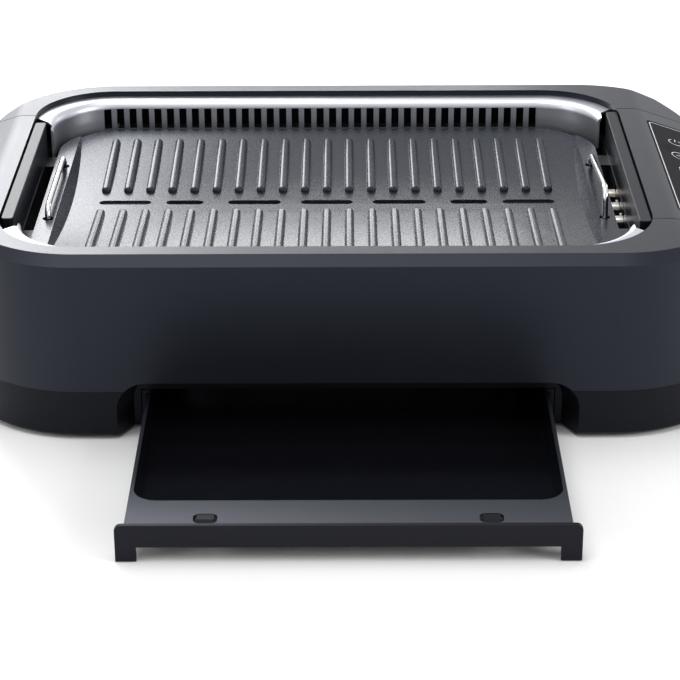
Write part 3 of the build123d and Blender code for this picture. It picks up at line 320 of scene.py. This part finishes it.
======
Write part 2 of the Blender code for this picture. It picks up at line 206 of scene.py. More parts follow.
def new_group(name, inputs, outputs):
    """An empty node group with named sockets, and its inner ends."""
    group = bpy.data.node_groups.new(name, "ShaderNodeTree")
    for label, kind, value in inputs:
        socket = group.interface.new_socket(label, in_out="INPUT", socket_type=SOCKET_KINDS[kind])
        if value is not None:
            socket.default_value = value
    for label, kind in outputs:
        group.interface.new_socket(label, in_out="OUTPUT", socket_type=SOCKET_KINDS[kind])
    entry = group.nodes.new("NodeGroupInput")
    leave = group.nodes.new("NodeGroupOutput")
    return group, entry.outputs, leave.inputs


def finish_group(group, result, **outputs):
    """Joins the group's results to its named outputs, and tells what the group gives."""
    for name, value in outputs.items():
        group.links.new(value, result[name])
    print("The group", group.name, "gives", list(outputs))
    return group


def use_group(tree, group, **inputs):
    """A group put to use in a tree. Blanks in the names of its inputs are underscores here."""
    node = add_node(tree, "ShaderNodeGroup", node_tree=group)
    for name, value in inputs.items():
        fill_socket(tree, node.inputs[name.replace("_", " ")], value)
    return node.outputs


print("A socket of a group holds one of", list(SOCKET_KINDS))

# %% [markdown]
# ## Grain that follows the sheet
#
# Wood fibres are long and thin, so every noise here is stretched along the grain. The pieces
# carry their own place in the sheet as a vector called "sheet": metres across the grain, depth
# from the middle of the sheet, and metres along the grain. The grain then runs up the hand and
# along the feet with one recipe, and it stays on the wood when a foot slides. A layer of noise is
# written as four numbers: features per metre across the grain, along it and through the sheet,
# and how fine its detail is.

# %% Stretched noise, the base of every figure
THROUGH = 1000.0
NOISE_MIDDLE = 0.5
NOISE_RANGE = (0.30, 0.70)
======
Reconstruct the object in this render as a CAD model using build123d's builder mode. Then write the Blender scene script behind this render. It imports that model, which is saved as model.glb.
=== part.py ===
======
» **Requirements**:
Which lines contain the word "this"? Copy each of them.

» **Answer for the task**:
Write part 3 of the build123d and Blender code for this picture. It picks up at line 320 of scene.py. This part finishes it.
Write part 2 of the Blender code for this picture. It picks up at line 206 of scene.py. More parts follow.
Reconstruct the object in this render as a CAD model using build123d's builder mode. Then write the Blender scene script behind this render. It imports that model, which is saved as model.glb.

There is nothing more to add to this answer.